— DATASET EXTRACT —

□ □ □ □

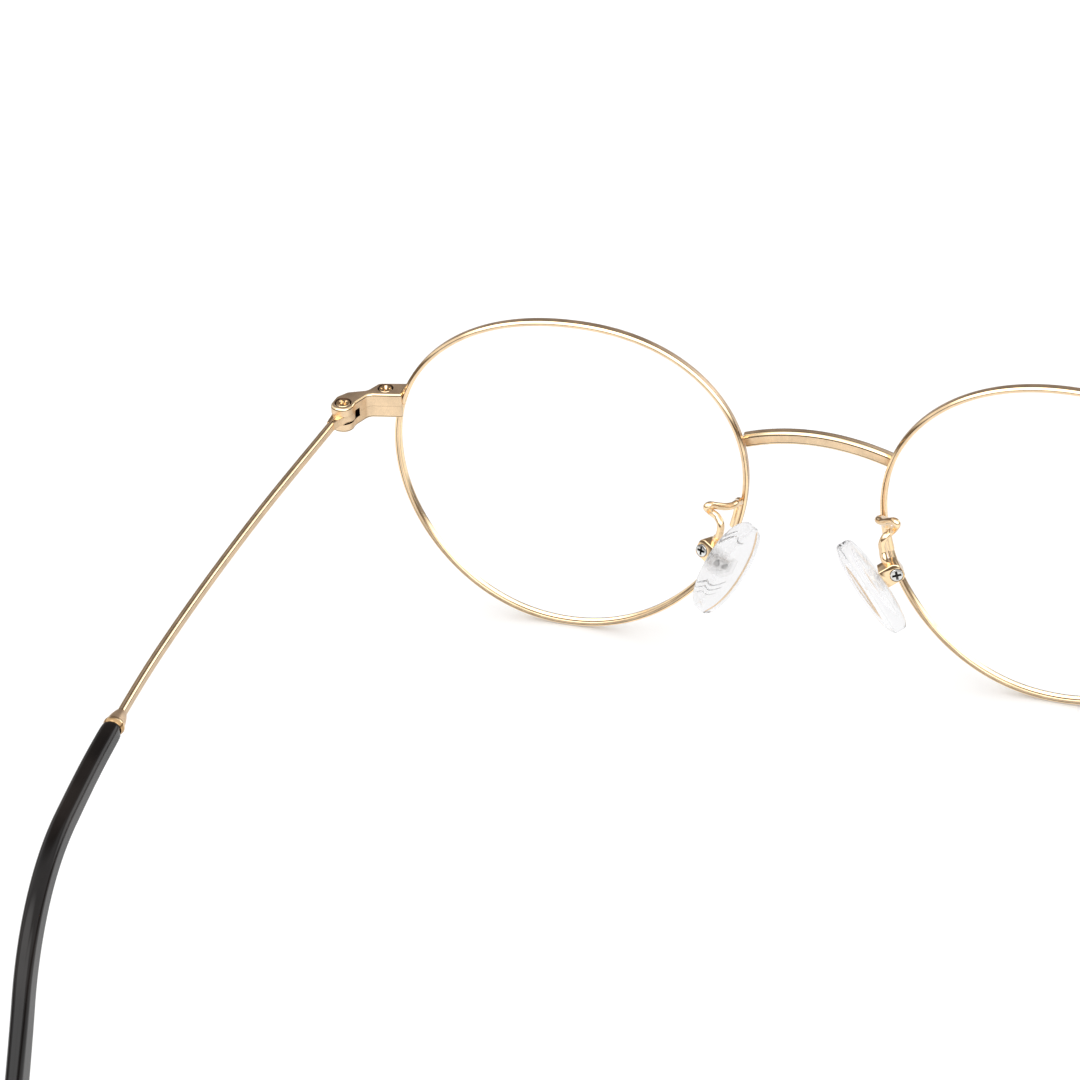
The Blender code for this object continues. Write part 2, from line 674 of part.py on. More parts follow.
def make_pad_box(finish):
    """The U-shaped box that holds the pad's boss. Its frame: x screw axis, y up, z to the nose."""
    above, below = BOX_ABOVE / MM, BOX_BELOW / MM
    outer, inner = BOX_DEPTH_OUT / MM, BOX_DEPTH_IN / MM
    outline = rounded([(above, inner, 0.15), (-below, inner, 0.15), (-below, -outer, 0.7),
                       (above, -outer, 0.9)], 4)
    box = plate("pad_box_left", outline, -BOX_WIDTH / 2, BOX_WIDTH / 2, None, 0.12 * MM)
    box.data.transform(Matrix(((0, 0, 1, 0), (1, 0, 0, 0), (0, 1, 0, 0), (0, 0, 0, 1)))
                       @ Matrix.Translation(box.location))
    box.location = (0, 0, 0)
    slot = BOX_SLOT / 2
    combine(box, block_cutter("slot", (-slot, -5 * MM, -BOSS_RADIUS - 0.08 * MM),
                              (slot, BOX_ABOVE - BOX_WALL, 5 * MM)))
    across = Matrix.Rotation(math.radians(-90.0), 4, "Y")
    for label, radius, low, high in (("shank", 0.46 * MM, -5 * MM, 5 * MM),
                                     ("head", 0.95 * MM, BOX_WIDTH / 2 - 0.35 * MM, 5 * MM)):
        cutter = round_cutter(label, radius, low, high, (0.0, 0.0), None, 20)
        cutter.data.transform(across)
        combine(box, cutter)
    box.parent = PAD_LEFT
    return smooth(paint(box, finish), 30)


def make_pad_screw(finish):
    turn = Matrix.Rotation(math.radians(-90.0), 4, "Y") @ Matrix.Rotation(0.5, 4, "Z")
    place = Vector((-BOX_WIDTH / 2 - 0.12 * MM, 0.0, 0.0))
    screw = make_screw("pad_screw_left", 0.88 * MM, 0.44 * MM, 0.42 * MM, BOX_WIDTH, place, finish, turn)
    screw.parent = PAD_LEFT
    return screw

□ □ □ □

— DESCRIPTION OF THE TASK —
Reproduce the data in full, exactly as presented.

— SOLUTION FOR THIS TASK —
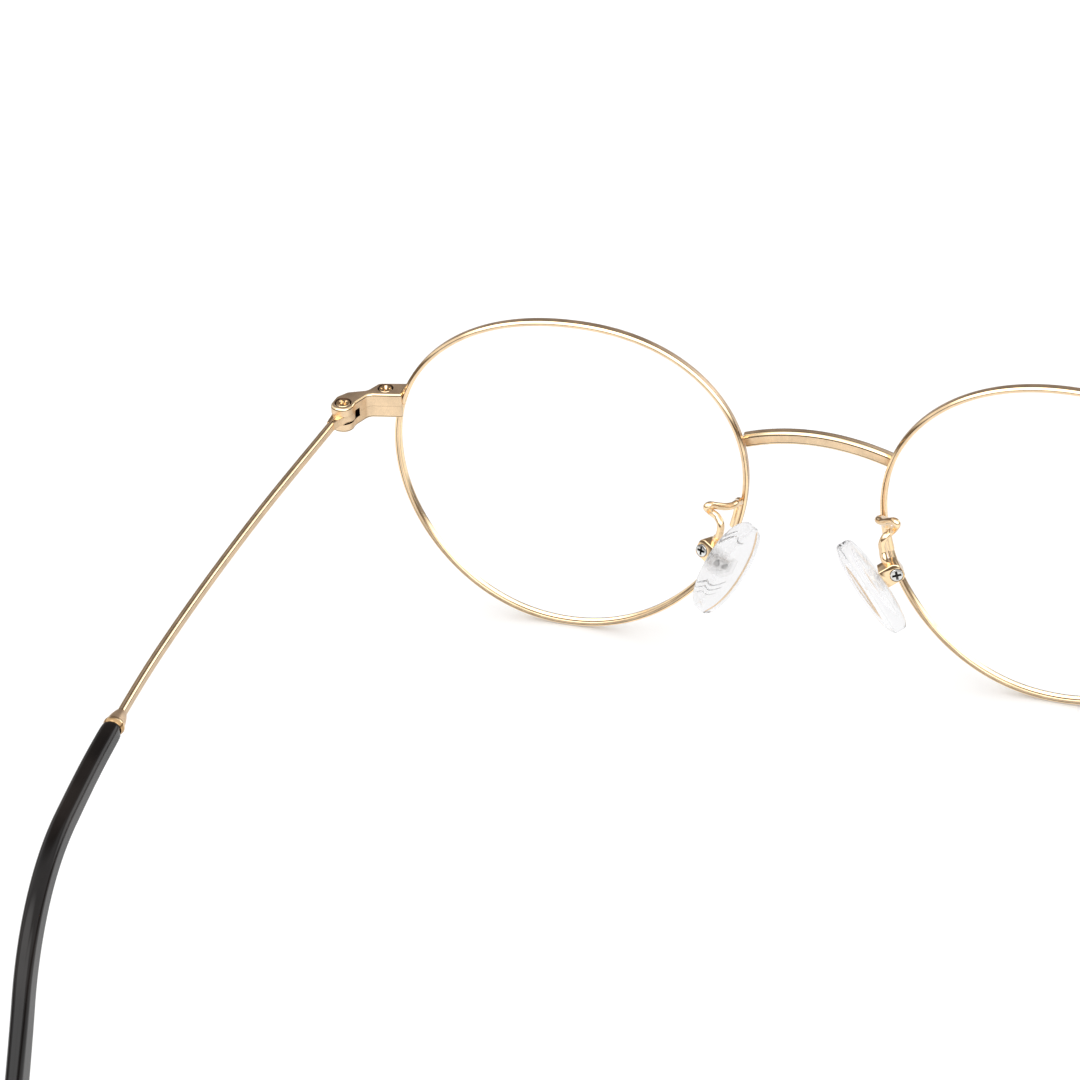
The Blender code for this object continues. Write part 2, from line 674 of part.py on. More parts follow.
def make_pad_box(finish):
    """The U-shaped box that holds the pad's boss. Its frame: x screw axis, y up, z to the nose."""
    above, below = BOX_ABOVE / MM, BOX_BELOW / MM
    outer, inner = BOX_DEPTH_OUT / MM, BOX_DEPTH_IN / MM
    outline = rounded([(above, inner, 0.15), (-below, inner, 0.15), (-below, -outer, 0.7),
                       (above, -outer, 0.9)], 4)
    box = plate("pad_box_left", outline, -BOX_WIDTH / 2, BOX_WIDTH / 2, None, 0.12 * MM)
    box.data.transform(Matrix(((0, 0, 1, 0), (1, 0, 0, 0), (0, 1, 0, 0), (0, 0, 0, 1)))
                       @ Matrix.Translation(box.location))
    box.location = (0, 0, 0)
    slot = BOX_SLOT / 2
    combine(box, block_cutter("slot", (-slot, -5 * MM, -BOSS_RADIUS - 0.08 * MM),
                              (slot, BOX_ABOVE - BOX_WALL, 5 * MM)))
    across = Matrix.Rotation(math.radians(-90.0), 4, "Y")
    for label, radius, low, high in (("shank", 0.46 * MM, -5 * MM, 5 * MM),
                                     ("head", 0.95 * MM, BOX_WIDTH / 2 - 0.35 * MM, 5 * MM)):
        cutter = round_cutter(label, radius, low, high, (0.0, 0.0), None, 20)
        cutter.data.transform(across)
        combine(box, cutter)
    box.parent = PAD_LEFT
    return smooth(paint(box, finish), 30)


def make_pad_screw(finish):
    turn = Matrix.Rotation(math.radians(-90.0), 4, "Y") @ Matrix.Rotation(0.5, 4, "Z")
    place = Vector((-BOX_WIDTH / 2 - 0.12 * MM, 0.0, 0.0))
    screw = make_screw("pad_screw_left", 0.88 * MM, 0.44 * MM, 0.42 * MM, BOX_WIDTH, place, finish, turn)
    screw.parent = PAD_LEFT
    return screw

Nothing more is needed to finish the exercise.